Costs Could Climb for $1.5 Billion Terrorist Tracking System
A planned upgrade of a DHS database at the heart of the nation's effort to thwart foreign threats keeps going back to the drawing board.
A planned $1.5 billion upgrade of a computer database at the heart of the nation's effort to thwart terrorists now has no foreseeable end-date or final cost estimate, according to government auditors.
The Treasury Enforcement Communications System is the main Homeland Security Department system that Customs and Border Protection personnel use to screen foreigners against myriad watchlists, and it manages case files for Immigration and Customs Enforcement. ICE assignments tracked include money-laundering probes, online pornography investigations, and phone data analyses.
Originally built in the 1980s before DHS existed, TECS requires excessive support just to keep obsolete mainframe-technology running. Program offices within CBP and ICE are simultaneously modernizing their respective portions of the system but they have become seriously lost on the path to a hoped-for September 2015 completion, according to the Government Accountability Office.
"After spending millions of dollars and over 4 years on TECS modernization, it is unclear when it will be delivered and at what cost," David Powner, GAO's director for information technology management issues, wrote in a new audit.
Every day, the antiquated system screens more than 900,000 visitors and roughly 465,000 vehicles. To use the system, CBP personnel must log in to a dedicated TECS computer. The upgrade is supposed to provide users with Web browser access, among other things.
After discovering that ICE's redesign is not technically viable, agency officials now are overhauling the scope, schedule and cost of their section, previously pegged at $818 million. The glitches they encountered affected usability, access control, and case-related data management.
Development of the ICE part of TECS is mostly on hold for now, according to the audit. "It will be January 2014 at the earliest before any new development work begins," Powner wrote. "ICE cannot say what specific features it will release to users, what its schedule for deploying this functionality will be, or how much such efforts will cost. Without clearly defining these commitments, ICE is at risk of not achieving independence from the existing system by 2015."

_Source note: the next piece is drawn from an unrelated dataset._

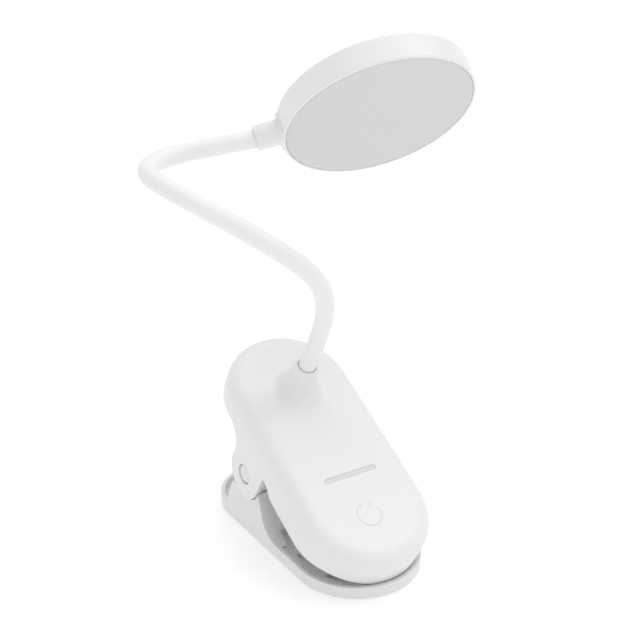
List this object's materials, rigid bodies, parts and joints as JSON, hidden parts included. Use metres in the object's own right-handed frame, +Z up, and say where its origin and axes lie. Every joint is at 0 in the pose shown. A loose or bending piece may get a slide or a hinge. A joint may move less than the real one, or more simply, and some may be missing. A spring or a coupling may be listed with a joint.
{
  "type": "clip-on reading lamp",
  "caption": "Battery reading lamp: a sprung clip with touch control, a bendable neck and a round light head.",
  "frame": {"origin": "on the underside of the lower jaw, on its symmetry plane, below the front of the hinge", "axes": "+Z up from the resting face, -Y towards the clip's nose, X across the clip"},
  "size_m": [0.1378, 0.114, 0.2099],
  "materials": {
    "white_shell": "satin",
    "soft_pad": "matte",
    "spring_steel": "drawn wire",
    "clear_light_bar": "frosted clear",
    "copper_foil": "bright foil",
    "circuit_board": "solder mask",
    "led_board_white": "white solder mask",
    "black_chips": "moulded",
    "grey_foam": "matte foam",
    "battery_pouch": "laminated foil",
    "red_lead": "satin",
    "socket_steel": "plated",
    "screw_steel": "zinc plated",
    "anchor_plastic": "moulded",
    "diffuser": "fine prismatic",
    "reflector_white": "matte",
    "led_phosphor": "gel",
    "neck_silicone": "satin",
    "core_steel": "wound wire"
  },
  "bodies": {
    "lower_half": {"lower_jaw": "white_shell", "lower_jaw_pad": "soft_pad", "hinge_pin": "white_shell", "torsion_spring": "spring_steel"},
    "upper_half": {"top_housing": "white_shell", "bottom_cover": "white_shell", "upper_jaw_pad": "soft_pad", "indicator_light_bar": "clear_light_bar", "touch_electrode": "copper_foil", "touch_spring": "spring_steel", "control_board": "circuit_board", "board_components": "black_chips", "battery_foam": "grey_foam", "battery_pack": "battery_pouch", "battery_leads": "red_lead", "usb_board": "circuit_board", "usb_socket": "socket_steel", "cover_screws": "screw_steel", "board_screws": "screw_steel", "neck_anchor": "anchor_plastic", "neck_sleeve_1": "neck_silicone", "neck_core_1": "core_steel"},
    "neck_link_2": {"neck_sleeve_2": "neck_silicone", "neck_core_2": "core_steel"},
    "neck_link_3": {"neck_sleeve_3": "neck_silicone", "neck_core_3": "core_steel"},
    "neck_link_4": {"neck_sleeve_4": "neck_silicone", "neck_core_4": "core_steel"},
    "neck_link_5": {"neck_sleeve_5": "neck_silicone", "neck_core_5": "core_steel"},
    "neck_link_6": {"neck_sleeve_6": "neck_silicone", "neck_core_6": "core_steel"},
    "neck_link_7": {"neck_sleeve_7": "neck_silicone", "neck_core_7": "core_steel"},
    "head": {"neck_sleeve_8": "neck_silicone", "neck_core_8": "core_steel", "head_cover": "white_shell", "diffuser_lens": "diffuser", "reflector_ring": "reflector_white", "led_board": "led_board_white", "led_row": "led_phosphor", "head_screws": "screw_steel", "head_socket": "white_shell", "head_anchor": "anchor_plastic"}
  },
  "joints": [
    {"name": "clamp_hinge", "type": "hinge", "parent": "lower_half", "child": "upper_half", "pos_m": [0, 0.01176, 0.0288], "axis": [-1, 0, 0], "range_deg": [0, 35], "stiffness_Nm_per_rad": 0.35, "springref_deg": -45.84, "deforming": ["torsion_spring"]},
    {"name": "neck_bend_1", "type": "hinge", "parent": "upper_half", "child": "neck_link_2", "pos_m": [-0.00205, -0.00934, 0.09883], "axis": [0.9496, -0.3135, 0], "range_deg": [-20, 20]},
    {"name": "neck_bend_2", "type": "hinge", "parent": "neck_link_2", "child": "neck_link_3", "pos_m": [-0.00855, -0.01965, 0.11638], "axis": [0.6071, 0.5594, 0.5644], "range_deg": [-20, 20]},
    {"name": "neck_bend_3", "type": "hinge", "parent": "neck_link_3", "child": "neck_link_4", "pos_m": [-0.0249, -0.01885, 0.13443], "axis": [0.3807, 0.9247, 0], "range_deg": [-20, 20]},
    {"name": "neck_bend_4", "type": "hinge", "parent": "neck_link_4", "child": "neck_link_5", "pos_m": [-0.04725, -0.0076, 0.15058], "axis": [0.4223, -0.2566, 0.8694], "range_deg": [-20, 20]},
    {"name": "neck_bend_5", "type": "hinge", "parent": "neck_link_5", "child": "neck_link_6", "pos_m": [-0.0598, 0.0114, 0.15958], "axis": [-0.9865, -0.1638, 0], "range_deg": [-20, 20]},
    {"name": "neck_bend_6", "type": "hinge", "parent": "neck_link_6", "child": "neck_link_7", "pos_m": [-0.05245, 0.0317, 0.16188], "axis": [-0.016, -0.0129, 0.9998], "range_deg": [-20, 20]},
    {"name": "neck_bend_7", "type": "hinge", "parent": "neck_link_7", "child": "head", "pos_m": [-0.02875, 0.0338, 0.16428], "axis": [0.3629, 0.9318, 0], "range_deg": [-20, 20]}
  ]
}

CBP is not in a good position either. Agency officials can't figure out the amount of time needed to finish their portion, once priced at $724 million. Part of the project involves tweaking search algorithms to more accurately match names derived from foreign alphabets and eliminating gaps in recordkeeping that might miss a person of interest.
The border agency is rewriting the cost and schedule for the second time in less than a year, according to GAO.
Exacerbating the problems "is the fact that CBP has not fully developed its master schedule to manage work activities and to monitor the program’s progress," Powner wrote. When one element of the project falls behind, CBP officials can't determine how the delay will affect progress on the whole effort, he said.
On the agency's master schedule, about 65 percent of the outstanding work is not timed with associated work activities. "Without these linkages, activities that slip early in the schedule do not transmit delays to activities that should depend on them, and a critical path cannot be determined, which means that management is unable to determine how a slip in the completion date of a particular task may affect the overall project schedule," Powner wrote.
Homeland Security officials disagree with GAO and in a response to a draft of the report said they believe the current calendar provides sufficient visibility into program work by illustrating the timing and sequence of activities, as well as their interdependencies.
While acknowledging project construction problems, DHS officials are sticking by a commitment to finish by the 2015 deadline. They noted one success already: The full deployment of a feature that makes it easier to enter data for "secondary inspections" of travelers who are pulled aside for further questioning.
"While program planning and execution can always be improved CBP TECS Mod has strong schedule, risk and requirements management in place, which have helped deliver functionality to end users," Jim Crumpacker, director of the DHS GAO-Office of Inspector General Liaison Office, wrote in a Nov. 12 response to the draft. "Regarding the ICE TECS Mod Program, DHS agrees that more progress needs to be made in deploying this modernized case management system."